I got my first load of firewood Sunday, and I've begun to stack it. It's a beautiful mix of oak and bay. The trees were cut to build an access road on one of the local ranches. I'll continue to stack it on breaks from work, slowly and carefully. I've never done my own woodstack completely by myself. I've always had help and so never mastered the edges, which are vital. My first attempt at a stack looked like a pyramid, ever narrowing in from the edge. I couldn't figure how to place a log on the end without it falling off, or worse, bringing the whole end crashing down. So far, this woodstack isn't suffering from those problems. I'm not trying to match anybody else's pace, so I carefully pick each log, and use wedged and flat pieces to weave firm rows. It's a beautiful thing, and with each row placed on the stack, I welcome the coming season.

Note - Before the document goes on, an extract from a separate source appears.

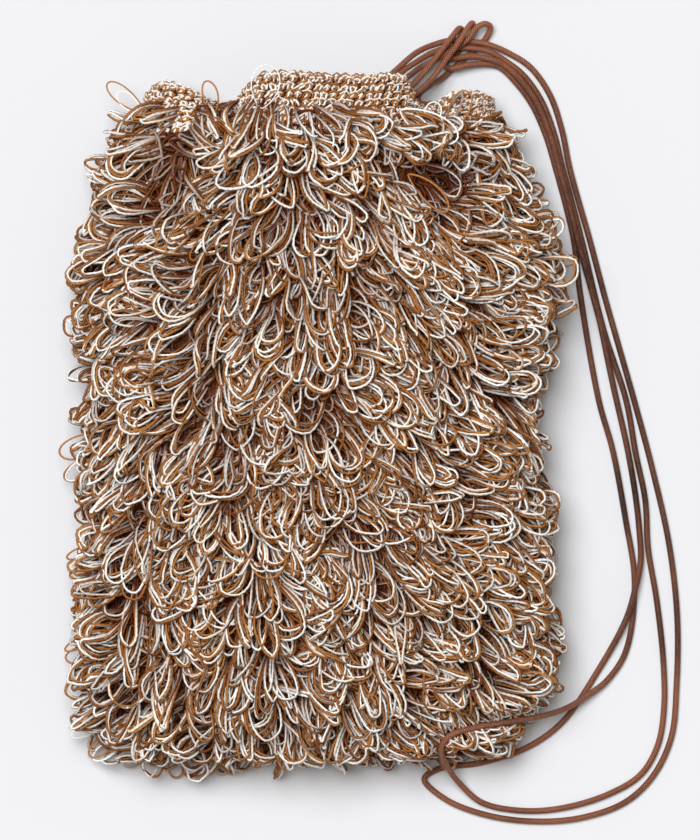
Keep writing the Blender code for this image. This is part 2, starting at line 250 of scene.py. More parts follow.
# a material, its tree and its shader
def newMaterial(name, look):
    material = bpy.data.materials.new(name)
    material.use_nodes = True
    tree = material.node_tree
    shader = tree.nodes["Principled BSDF"]
    shader.inputs["Roughness"].default_value = look["roughness"]
    shader.inputs["Specular IOR Level"].default_value = look["specular"]
    return material, tree, shader


# a number or a colour is set on the sockets, and anything else is linked to them
def feed(tree, sockets, values):
    for socket, value in zip(sockets, values):
        if isinstance(value, float):
            socket.default_value = value
        elif isinstance(value, tuple):
            socket.default_value = (*value, 1.0)
        else:
            tree.links.new(value, socket)


def mathNode(tree, operation, *values):
    node = tree.nodes.new("ShaderNodeMath")
    node.operation = operation
    feed(tree, node.inputs, values)
    return node.outputs[0]


# the sine of a value that goes through so many turns for each unit
def wave(tree, value, turns):
    return mathNode(tree, "SINE", mathNode(tree, "MULTIPLY", value, math.tau * turns))


def mixColour(tree, factor, first, second):
    node = tree.nodes.new("ShaderNodeMix")
    node.data_type = "RGBA"
    feed(tree, (node.inputs["Factor"], node.inputs[6], node.inputs[7]), (factor, first, second))
    return node.outputs[2]


def attributeNode(tree, name):
    node = tree.nodes.new("ShaderNodeAttribute")
    node.attribute_name = name
    return node.outputs["Fac"]


def noiseNode(tree, scale):
    node = tree.nodes.new("ShaderNodeTexNoise")
    place = tree.nodes.new("ShaderNodeTexCoord").outputs["Object"]
    feed(tree, (node.inputs["Scale"], node.inputs["Vector"]), (scale, place))
    return node.outputs["Fac"]


# x, y and z of a node's vector
def axesOf(tree, kind, output):
    split = tree.nodes.new("ShaderNodeSeparateXYZ")
    tree.links.new(tree.nodes.new(kind).outputs[output], split.inputs[0])
    return split.outputs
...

Summer was just long enough. In the middle of it, I worried that I wouldn't be able to let go when the time came. But somehow, I'm ready for the falling leaves, the chilly water, and the occassional October fire. Fall brings things that temper what's left behind: the Giants in the playoffs, cozy fires, moody weather, big waves, fall migration, new friends and new possibilities, and a pair of Pileated Woodpeckers who've moved into the neighborhood.